Durante años se firmaron en España millones de hipotecas abusivas, llenas de cláusulas suelo, intereses de demora, ejecuciones sin amparo judicial, subastas a favor del banco, obligaciones arbitrarias. Todo aquello estaba en los papeles que firmaste, en letra apretada y jerga tecnoburocrática, pero nadie te advirtió porque no tenía importancia, era prosa de relleno, cláusulas que nunca se iban a aplicar, porque la burbuja nunca iba a pinchar, los pisos nunca iban a bajar y tú no ibas a quedarte en paro.
Ahora, cuando el sueño de ser propietario se ha convertido en pesadilla para muchos, recuerdas el día que firmaste tu hipoteca, y lo recuerdas envuelto en niebla, confuso, como si te hubiesen echado algo en la bebida. “¿Yo firmé aquello?” En pleno resacón, miras tu hipoteca como un tatuaje horrible que te hicieron durante la borrachera y que descubres al mirarte al espejo por la mañana. ¿Me hice un tatuaje anoche? ¿Firmé una hipoteca abusiva?
Sí, tú firmaste. Pero haz memoria, recuerda que no estabas solo, en la juerga participaron otros. Para firmar una hipoteca hacían falta al menos cuatro personas: una eras tú, los otros eran el representante del banco, el notario y el registrador de la propiedad.

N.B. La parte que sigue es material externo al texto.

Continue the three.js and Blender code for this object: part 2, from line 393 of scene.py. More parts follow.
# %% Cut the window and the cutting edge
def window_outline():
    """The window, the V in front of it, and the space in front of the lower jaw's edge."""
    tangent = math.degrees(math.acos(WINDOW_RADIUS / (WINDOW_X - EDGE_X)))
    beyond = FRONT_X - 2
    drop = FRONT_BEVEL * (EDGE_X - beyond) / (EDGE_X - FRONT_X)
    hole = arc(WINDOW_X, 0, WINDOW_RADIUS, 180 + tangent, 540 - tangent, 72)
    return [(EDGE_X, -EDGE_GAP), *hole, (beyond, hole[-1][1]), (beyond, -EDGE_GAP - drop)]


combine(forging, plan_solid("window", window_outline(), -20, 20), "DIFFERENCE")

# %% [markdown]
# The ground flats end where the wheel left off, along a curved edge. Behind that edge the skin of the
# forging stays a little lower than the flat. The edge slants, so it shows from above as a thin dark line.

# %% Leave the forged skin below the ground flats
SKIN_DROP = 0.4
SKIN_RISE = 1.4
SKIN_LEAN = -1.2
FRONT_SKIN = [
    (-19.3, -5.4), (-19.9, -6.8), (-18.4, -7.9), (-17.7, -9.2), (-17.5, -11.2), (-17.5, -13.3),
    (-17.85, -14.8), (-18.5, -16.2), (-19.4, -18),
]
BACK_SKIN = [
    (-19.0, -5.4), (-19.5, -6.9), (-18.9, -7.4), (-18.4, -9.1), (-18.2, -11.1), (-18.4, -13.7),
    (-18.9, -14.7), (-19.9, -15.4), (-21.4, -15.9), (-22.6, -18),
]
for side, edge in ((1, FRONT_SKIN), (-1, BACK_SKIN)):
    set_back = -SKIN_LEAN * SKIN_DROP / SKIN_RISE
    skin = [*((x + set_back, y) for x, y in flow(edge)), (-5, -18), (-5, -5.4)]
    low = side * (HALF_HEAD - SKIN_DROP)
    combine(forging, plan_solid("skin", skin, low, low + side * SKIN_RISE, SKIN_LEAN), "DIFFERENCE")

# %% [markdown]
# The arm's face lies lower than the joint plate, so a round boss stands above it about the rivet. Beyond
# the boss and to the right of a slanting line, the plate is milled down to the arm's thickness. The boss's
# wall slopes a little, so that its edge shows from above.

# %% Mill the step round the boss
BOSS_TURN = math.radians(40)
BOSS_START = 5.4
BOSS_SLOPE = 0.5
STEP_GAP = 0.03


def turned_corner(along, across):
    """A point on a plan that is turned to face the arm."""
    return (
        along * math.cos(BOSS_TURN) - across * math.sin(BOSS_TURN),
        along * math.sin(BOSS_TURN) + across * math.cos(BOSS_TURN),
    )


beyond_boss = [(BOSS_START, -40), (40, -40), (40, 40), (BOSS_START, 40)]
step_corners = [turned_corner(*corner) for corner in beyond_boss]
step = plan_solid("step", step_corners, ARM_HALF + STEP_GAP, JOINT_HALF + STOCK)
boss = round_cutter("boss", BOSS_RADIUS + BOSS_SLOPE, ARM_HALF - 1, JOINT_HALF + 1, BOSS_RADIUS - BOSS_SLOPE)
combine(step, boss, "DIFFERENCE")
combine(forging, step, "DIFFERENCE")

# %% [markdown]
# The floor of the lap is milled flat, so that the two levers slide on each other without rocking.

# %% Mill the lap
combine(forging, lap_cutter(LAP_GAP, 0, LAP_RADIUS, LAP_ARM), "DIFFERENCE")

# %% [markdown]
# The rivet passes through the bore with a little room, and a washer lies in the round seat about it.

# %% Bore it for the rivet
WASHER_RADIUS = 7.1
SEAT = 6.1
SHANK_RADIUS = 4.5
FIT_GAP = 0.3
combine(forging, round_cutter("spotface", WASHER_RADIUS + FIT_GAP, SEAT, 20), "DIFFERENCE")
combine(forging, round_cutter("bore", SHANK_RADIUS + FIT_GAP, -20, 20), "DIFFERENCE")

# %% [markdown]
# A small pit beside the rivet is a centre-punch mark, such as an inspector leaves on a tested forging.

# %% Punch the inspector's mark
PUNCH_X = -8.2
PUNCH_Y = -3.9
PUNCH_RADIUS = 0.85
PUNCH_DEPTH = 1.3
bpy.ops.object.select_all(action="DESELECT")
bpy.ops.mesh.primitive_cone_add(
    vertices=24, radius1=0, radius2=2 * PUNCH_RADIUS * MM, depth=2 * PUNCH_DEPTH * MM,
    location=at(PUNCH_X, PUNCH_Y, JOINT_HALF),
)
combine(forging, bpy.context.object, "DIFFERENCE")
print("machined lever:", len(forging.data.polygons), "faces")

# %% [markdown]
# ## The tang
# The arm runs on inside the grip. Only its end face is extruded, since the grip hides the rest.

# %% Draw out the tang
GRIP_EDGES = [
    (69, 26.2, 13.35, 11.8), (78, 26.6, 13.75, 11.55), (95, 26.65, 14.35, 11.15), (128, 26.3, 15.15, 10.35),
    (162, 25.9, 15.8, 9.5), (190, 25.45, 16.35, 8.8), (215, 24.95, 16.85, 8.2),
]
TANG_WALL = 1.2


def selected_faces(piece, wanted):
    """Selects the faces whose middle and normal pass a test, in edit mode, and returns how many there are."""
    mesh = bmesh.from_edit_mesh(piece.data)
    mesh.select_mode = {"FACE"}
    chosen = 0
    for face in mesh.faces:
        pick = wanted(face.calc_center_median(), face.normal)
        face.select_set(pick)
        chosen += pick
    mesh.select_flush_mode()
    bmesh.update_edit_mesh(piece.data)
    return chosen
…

Tú eras el pringao, está claro, el que tiene el tatuaje en la cara, ¿y qué pasa con los otros tres? ¿También recuerdan aquel día con dificultad, como si estuviesen drogados, o saben algo de tu tatuaje, de tu hipoteca?
Como toca buscar culpables, les preguntas quién tuvo la culpa, y cada uno señala a los demás. “Han sido ellos”.

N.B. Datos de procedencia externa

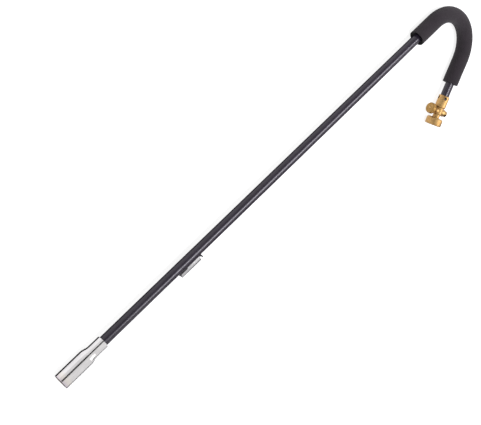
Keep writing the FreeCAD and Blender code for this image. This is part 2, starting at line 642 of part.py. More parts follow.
def make_clip():
    edge = "(tube_outer_radius + clip_depth)"
    web = "(%s - clip_sheet)" % edge
    strap = "(tube_outer_radius + bracket_sheet)"
    clip_end = "(clip_start + clip_length)"
    relief_end = "(clip_start + clip_relief)"
    inside = "(clip_half_width - clip_sheet)"
    before = "(clip_start - clip_sheet)"
    channel = block("channel_bar", ("clip_start", "-%s" % edge, "-clip_half_width"),
                    ("clip_length", edge, "2 * clip_half_width"))
    hollow = block("channel_hollow", (before, "-%s" % web, "-%s" % inside),
                   ("clip_length + 2 * clip_sheet", web, "2 * %s" % inside))
    relief = block("channel_relief", (before, "-tube_outer_radius - relief_gap", "-clip_depth"),
                   ("clip_relief + clip_sheet", "tube_outer_radius + relief_gap", "2 * clip_depth"))
    cope = rod("channel_cope", "tube_outer_radius", "clip_length + 2 * clip_sheet",
               placed((before, "0", "0"), ("0", "90", "0")))
    drilled("striker_clip", channel, [hollow, relief, cope])

    half = "(%s - bracket_side_gap)" % inside
    foot_start = "(clip_start - bracket_overhang)"
    foot = block("bracket_foot", (foot_start, "-%s" % strap, "-%s" % half),
                 ("%s - %s - bracket_side_gap" % (relief_end, foot_start),
                  "%s - tube_outer_radius + foot_saddle" % strap, "2 * %s" % half))
    tab_start = "(%s + tab_offset)" % clip_end
    strip = block("bracket_strip", (foot_start, "-%s" % strap, "-%s" % half),
                  ("%s - %s" % (tab_start, foot_start), "bracket_sheet", "2 * %s" % half))
    tab = block("bracket_tab", (tab_start, "-tube_outer_radius - tab_height", "-clip_half_width"),
                ("tab_sheet", "tab_height", "2 * clip_half_width"))
    bent = joined("bracket_blank", [foot, strip, tab])
    saddle = rod("tube_saddle", "tube_outer_radius", "2 * clip_length",
                 placed(("%s - clip_depth" % foot_start, "0", "0"), ("0", "90", "0")))
    tools = [saddle]
    for number, place in enumerate(rivet_places()):
        where = placed((place, "0", "0"), ("0", "0", "90"))
        tools.append(rod("strip_hole_%d" % number, "rivet_radius", "2 * tube_outer_radius", where))
    drilled("clip_bracket", bent, tools)

    tail_top = "(sqrt(%s * %s - rivet_tail_radius * rivet_tail_radius) - rivet_tail_gap)"
    tail_top = tail_top % (TUBE_INNER, TUBE_INNER)
    crown = "(rivet_head_radius * rivet_crown_share)"
    rivets = []
    for number, place in enumerate(rivet_places()):
        where = placed((place, "0", "0"), ("0", "0", "90"))
        rivets.append(turned("rivet_%d" % number, where, [
            ("0", "%s - rivet_tail_height" % tail_top),
            ("rivet_tail_radius", "%s - rivet_tail_height" % tail_top),
            ("rivet_tail_radius", tail_top), ("rivet_radius", tail_top), ("rivet_radius", strap),
            ("rivet_head_radius", strap), (crown, "%s + rivet_head_height" % strap),
            ("0", "%s + rivet_head_height" % strap)]))
    group = DOC.addObject("Part::Compound", "clip_rivets")
    group.Links = rivets


NODES = (
    "main_tube", "foam_grip", "burner_collar", "burner_bell", "flame_holder", "mixer_socket",
    "valve_body", "gas_jet", "jet_filter", "needle_tip", "needle_spindle", "packing_ring",
    "packing_nut", "knob", "knob_screw", "valve_plug", "plug_washer", "cylinder_coupling",
    "coupling_gasket", "depressor_pin", "inlet_screen", "striker_clip", "clip_bracket",
    "clip_rivets",
)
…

Los banqueros se defienden diciendo que “si hay un país que tiene toda clase de cautelas para el deudor hipotecario, ese es España, donde un notario y un registrador acompañan al cliente”, dijo ayer el presidente de la patronal banquera, repitiendo la consigna habitual: pregúntenle a notarios y registradores, si había abusos será que no hicieron bien su trabajo.
Por su parte, los registradores acusan a los notarios. Ayer, el Colegio de Registradores de la Propiedad echó la culpa a la reforma hipotecaria de 2007, que les quitó a ellos el control preventivo y lo dejó en manos de los notarios.
Y los notarios se desentienden, faltaría más, y dicen que la culpa es de la normativa vigente, que no les deja proteger al comprador porque el sistema de notificación de cláusulas abusivas es “ineficaz”. Todo ello en pleno fuego cruzado entre notarios y registradores por el control futuro del registro civil, en un momento en que unos y otros han visto reducidos sus ingresos por el pinchazo de la burbuja.
Y ahí estás tú, con tu tatuaje horrible, con tu hipoteca abusiva, mientras notarios, banqueros y registradores se acusan entre ellos. Y lo único que recuerdas es que tú eras el panoli que pagó todas las copas de la noche, porque ellos se conocían ya de antes, el notario lo puso el banco. Ah, y en algún momento de la noche apareció otro colega de aquellos: el tasador, también amigo del banquero, que sobrevaloró la vivienda y te dio unas palmadas amistosas en la espalda: pedazo piso has comprado, ¿eh?
Pensabas que estabas con gente de bien, con bancos que algún organismo supervisaba, con notarios que cumplían su papel de fedatarios, y registradores que se aseguraban de inscribir algo conforme a la ley, y resulta que no: el banco te la colaba doblada en cuanto parpadeabas, el notario aparecía solo en el momento de la firma, leía de carrerilla y se iba al baño para no mirar en el momento del pago, y el registrador se limitaba a completar el trámite.
Ahora ya no tiene remedio, eso te pasa por irte de juerga, por firmar una hipoteca pensando que estabas en un país que protegía a los consumidores y donde la vivienda era un derecho. Es verdad que algo de culpa tienes: debiste ir con más cuidado, leerte bien lo que firmabas, asesorarte por alguien de confianza, elegir tú al notario, preguntar si no entendías algo… Pero qué fácil es decirlo ahora, qué fácil es culpar a los hipotecados por haber firmado lo que firmaron.
Defiéndete, di que sí te echaron algo en la bebida: aquella droga que excitó a todo un país durante años, que nos convenció de que la fiesta nunca acabaría y todos teníamos derecho a beber de primeras marcas, que nos hizo relajar la confianza hasta extremos suicidas: confianza en el banco, en las leyes, en el Estado, en el notario, en la física (la ley de la gravedad: todo lo que sube, baja), y también en nosotros mismos.
Qué resacón, qué dolor de cabeza, qué tatuaje tan espantoso.